→ GIVEN TASK
Where the word "None" occurs in a line, return that line.

→ DATASET CONTENT

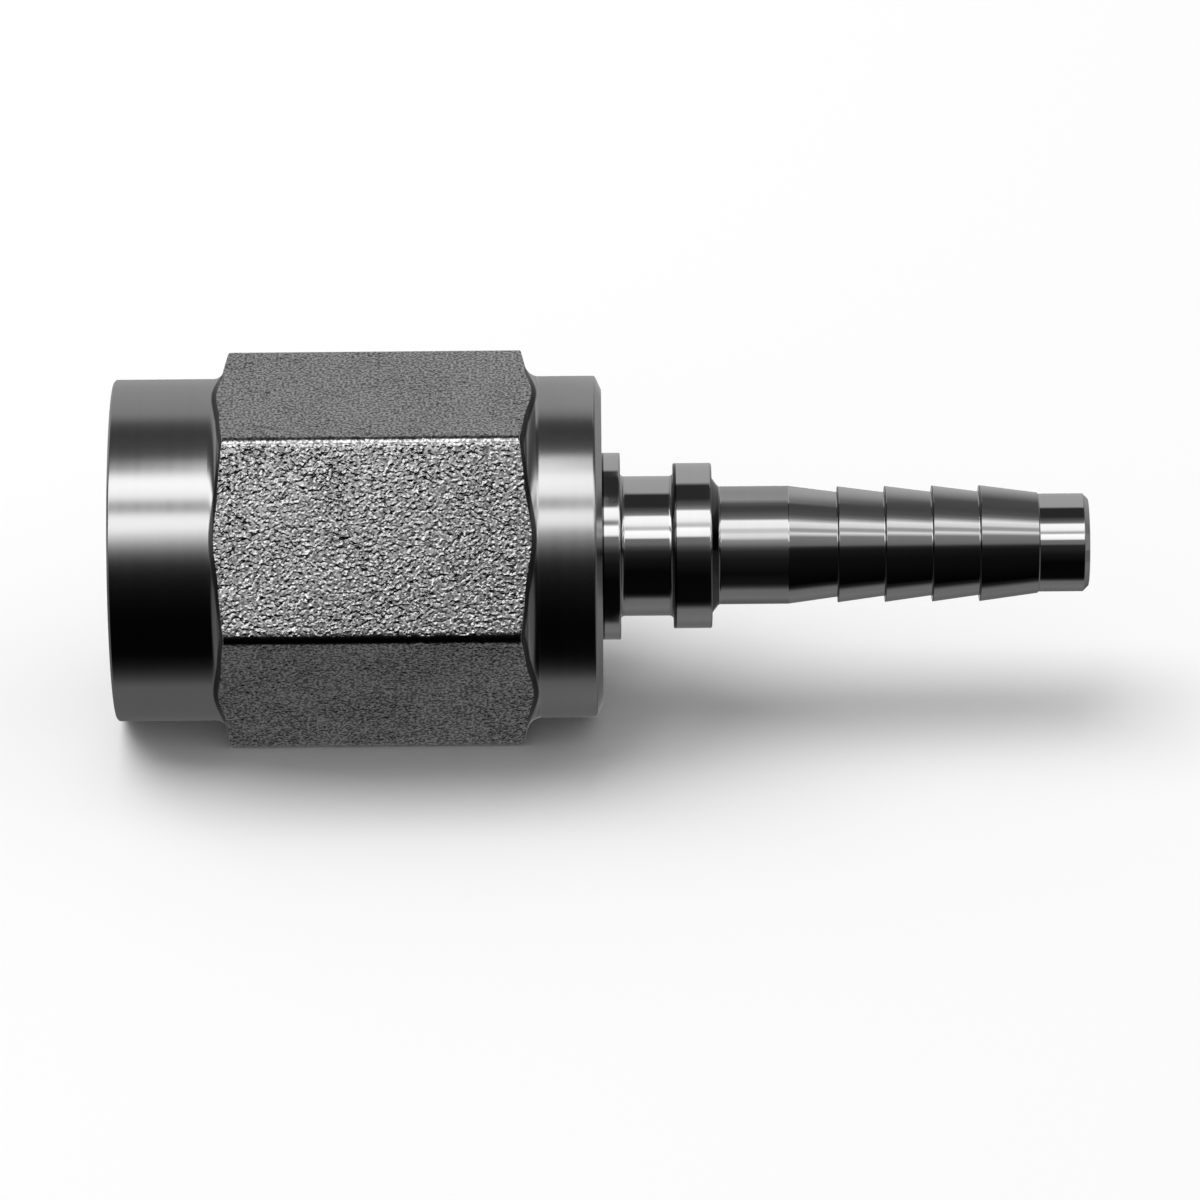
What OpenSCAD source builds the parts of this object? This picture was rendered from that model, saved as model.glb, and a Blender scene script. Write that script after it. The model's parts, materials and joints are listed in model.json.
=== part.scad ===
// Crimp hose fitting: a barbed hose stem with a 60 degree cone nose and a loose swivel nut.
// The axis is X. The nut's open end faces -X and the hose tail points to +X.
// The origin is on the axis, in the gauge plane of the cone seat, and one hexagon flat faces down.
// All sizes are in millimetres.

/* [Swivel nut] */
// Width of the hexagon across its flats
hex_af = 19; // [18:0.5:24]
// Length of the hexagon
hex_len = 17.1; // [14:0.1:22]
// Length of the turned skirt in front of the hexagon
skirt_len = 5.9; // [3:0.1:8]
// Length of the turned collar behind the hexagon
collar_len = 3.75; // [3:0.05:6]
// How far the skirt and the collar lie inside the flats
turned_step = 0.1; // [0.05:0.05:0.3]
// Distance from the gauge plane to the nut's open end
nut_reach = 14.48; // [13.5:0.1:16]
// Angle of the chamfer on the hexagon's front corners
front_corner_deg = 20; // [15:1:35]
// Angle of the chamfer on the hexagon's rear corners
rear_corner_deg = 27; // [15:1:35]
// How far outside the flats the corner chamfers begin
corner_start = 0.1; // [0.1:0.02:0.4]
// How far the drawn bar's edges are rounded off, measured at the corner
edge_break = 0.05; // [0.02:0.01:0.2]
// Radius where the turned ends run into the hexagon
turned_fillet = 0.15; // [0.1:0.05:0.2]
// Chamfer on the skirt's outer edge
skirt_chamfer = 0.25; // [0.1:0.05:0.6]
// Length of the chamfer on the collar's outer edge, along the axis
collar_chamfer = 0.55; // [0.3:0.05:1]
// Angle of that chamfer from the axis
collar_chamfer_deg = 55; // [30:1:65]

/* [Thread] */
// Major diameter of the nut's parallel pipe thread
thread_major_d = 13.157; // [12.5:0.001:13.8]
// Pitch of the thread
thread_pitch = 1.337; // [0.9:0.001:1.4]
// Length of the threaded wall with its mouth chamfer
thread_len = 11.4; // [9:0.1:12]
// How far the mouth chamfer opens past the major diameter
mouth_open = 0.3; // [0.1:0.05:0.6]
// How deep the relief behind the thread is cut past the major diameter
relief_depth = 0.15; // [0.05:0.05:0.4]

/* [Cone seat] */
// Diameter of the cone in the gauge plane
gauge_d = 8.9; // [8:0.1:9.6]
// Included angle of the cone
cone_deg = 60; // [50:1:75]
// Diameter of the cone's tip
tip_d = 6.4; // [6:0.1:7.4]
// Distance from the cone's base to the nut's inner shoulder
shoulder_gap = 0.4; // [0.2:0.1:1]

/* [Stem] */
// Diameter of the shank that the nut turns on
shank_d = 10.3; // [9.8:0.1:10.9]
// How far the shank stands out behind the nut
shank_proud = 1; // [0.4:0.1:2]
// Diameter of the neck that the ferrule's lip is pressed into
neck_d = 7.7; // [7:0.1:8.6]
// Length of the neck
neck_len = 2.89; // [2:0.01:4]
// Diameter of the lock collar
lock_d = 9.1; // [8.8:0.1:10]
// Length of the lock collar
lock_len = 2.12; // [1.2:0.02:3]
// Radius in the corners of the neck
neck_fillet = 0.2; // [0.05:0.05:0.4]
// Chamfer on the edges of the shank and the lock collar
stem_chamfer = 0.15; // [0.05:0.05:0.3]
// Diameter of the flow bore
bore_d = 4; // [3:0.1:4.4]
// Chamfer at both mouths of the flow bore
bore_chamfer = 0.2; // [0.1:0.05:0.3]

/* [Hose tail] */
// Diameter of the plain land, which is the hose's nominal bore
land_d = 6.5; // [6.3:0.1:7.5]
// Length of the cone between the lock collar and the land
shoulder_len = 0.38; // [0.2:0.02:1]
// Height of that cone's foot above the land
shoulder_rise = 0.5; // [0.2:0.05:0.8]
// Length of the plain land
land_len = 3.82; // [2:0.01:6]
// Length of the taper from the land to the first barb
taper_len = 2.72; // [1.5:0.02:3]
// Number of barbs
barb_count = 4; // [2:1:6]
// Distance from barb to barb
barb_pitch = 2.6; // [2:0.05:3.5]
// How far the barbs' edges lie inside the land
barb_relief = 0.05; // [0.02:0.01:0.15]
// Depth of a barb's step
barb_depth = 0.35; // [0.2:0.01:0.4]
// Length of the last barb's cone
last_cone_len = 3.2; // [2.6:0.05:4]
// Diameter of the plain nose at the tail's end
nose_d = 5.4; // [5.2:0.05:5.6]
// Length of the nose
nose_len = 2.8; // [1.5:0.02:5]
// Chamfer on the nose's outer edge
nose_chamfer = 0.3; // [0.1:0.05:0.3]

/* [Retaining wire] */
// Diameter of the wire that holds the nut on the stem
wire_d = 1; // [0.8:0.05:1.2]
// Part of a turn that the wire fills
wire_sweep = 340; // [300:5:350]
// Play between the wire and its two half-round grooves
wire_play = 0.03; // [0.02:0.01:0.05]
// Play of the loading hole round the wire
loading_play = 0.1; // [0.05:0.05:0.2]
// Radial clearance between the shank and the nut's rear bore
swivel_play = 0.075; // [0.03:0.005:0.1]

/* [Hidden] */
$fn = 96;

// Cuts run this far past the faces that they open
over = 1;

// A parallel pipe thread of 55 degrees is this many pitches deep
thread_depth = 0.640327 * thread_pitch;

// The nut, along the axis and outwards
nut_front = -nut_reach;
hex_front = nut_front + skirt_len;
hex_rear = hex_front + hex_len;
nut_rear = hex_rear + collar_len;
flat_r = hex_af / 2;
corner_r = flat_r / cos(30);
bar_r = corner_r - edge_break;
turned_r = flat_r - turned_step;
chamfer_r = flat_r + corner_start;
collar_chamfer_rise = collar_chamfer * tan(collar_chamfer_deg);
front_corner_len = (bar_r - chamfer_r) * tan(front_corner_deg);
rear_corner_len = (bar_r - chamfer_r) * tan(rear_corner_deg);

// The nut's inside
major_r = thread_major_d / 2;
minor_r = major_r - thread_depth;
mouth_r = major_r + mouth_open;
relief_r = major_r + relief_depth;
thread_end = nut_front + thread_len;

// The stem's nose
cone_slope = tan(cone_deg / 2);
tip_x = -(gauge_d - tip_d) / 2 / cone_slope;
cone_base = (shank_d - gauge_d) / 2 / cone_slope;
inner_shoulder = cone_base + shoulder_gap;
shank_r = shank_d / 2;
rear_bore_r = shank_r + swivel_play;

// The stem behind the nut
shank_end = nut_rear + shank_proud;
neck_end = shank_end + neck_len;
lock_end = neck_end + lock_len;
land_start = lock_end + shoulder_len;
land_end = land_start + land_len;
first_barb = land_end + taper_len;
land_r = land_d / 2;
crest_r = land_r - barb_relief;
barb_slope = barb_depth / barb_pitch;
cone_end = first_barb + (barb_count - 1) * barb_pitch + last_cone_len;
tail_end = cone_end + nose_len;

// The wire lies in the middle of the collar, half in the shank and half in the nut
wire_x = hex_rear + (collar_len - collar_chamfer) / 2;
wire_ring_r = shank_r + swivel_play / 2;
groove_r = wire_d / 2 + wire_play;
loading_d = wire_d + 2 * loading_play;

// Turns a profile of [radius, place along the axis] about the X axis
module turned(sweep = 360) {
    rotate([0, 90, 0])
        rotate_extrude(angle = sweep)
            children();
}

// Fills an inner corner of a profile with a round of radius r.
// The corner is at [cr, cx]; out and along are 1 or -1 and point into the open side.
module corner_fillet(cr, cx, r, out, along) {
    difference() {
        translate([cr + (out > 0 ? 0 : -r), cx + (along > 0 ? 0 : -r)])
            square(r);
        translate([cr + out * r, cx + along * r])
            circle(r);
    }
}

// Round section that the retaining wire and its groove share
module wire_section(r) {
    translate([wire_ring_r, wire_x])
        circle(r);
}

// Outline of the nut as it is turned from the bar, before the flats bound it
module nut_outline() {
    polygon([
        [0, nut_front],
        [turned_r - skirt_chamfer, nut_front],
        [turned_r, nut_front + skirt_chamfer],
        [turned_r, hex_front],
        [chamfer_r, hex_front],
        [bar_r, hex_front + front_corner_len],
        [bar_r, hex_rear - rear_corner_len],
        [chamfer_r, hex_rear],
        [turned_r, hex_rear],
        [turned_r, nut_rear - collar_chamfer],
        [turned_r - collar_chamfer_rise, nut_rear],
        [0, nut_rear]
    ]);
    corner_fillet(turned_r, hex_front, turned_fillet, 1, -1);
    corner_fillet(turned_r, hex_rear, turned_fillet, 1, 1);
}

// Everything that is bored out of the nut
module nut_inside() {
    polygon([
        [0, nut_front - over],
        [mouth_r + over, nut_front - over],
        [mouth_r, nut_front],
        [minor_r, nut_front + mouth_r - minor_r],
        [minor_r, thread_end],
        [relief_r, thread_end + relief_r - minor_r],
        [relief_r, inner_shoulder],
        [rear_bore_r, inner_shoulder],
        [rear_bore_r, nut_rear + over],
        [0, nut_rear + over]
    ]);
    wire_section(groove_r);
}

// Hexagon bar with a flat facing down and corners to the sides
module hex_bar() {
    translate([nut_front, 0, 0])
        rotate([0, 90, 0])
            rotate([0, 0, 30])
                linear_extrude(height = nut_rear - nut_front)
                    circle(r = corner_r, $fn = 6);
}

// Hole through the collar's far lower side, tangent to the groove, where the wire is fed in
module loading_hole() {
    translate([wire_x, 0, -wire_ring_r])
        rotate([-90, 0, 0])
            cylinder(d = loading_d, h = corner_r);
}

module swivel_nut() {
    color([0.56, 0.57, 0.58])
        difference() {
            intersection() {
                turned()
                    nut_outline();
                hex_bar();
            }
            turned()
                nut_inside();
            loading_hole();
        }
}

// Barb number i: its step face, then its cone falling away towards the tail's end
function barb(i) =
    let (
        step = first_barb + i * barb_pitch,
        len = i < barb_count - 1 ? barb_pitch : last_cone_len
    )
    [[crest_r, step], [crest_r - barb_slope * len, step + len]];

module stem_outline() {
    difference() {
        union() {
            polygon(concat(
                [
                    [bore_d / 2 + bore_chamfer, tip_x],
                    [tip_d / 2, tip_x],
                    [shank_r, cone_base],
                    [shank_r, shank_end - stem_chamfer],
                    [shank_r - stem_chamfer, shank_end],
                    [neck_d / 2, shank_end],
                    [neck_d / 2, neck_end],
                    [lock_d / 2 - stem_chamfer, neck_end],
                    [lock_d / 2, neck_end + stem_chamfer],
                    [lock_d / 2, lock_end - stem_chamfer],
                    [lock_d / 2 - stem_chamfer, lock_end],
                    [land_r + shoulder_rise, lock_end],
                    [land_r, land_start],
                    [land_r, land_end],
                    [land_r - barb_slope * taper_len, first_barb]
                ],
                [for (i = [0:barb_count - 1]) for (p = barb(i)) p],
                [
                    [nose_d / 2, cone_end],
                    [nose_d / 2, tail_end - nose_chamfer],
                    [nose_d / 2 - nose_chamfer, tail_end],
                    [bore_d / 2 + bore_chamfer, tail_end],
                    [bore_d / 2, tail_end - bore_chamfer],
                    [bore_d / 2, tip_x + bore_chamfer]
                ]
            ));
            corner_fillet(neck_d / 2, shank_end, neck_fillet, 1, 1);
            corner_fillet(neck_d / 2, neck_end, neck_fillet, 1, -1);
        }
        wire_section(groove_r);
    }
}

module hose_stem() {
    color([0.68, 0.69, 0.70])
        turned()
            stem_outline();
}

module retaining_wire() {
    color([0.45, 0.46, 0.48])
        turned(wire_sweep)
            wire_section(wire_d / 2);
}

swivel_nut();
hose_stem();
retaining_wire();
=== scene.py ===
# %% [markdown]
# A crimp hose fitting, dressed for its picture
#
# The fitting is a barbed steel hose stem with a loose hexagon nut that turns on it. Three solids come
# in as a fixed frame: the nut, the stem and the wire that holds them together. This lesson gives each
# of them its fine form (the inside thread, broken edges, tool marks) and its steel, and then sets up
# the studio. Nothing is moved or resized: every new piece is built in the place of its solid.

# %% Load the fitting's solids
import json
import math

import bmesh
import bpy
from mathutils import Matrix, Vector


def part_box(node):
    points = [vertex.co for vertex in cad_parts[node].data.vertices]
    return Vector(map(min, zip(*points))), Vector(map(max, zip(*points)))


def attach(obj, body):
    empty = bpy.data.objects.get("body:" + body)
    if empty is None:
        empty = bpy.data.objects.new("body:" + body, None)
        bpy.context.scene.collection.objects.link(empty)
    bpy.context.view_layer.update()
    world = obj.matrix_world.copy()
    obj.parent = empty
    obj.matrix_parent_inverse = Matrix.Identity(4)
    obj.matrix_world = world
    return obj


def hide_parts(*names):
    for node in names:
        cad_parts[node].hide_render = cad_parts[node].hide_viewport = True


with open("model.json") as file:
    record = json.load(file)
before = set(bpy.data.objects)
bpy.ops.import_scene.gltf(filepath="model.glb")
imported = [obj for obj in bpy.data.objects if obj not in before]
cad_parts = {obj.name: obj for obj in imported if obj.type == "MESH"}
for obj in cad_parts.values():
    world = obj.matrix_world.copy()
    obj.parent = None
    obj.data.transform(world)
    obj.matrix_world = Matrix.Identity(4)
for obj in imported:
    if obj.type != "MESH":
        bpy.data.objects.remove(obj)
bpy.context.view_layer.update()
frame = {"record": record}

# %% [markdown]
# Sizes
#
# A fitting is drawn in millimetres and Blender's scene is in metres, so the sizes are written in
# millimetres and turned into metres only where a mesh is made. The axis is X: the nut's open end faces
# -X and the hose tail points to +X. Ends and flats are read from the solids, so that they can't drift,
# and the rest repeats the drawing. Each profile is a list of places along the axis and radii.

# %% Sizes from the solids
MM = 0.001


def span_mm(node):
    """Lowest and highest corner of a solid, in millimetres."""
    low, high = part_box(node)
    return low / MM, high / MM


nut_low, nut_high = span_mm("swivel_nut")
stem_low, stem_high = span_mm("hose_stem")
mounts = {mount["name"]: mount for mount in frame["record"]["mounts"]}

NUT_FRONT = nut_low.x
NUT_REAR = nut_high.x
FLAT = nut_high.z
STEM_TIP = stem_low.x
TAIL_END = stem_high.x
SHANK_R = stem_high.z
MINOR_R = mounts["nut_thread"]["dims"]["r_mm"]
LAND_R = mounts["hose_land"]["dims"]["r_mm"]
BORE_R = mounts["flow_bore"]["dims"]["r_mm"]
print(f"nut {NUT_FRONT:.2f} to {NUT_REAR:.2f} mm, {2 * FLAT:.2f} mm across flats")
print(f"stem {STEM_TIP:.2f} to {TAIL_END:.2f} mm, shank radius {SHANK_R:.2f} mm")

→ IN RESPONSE
    if empty is None:
        empty = bpy.data.objects.new("body:" + body, None)
    obj.parent = None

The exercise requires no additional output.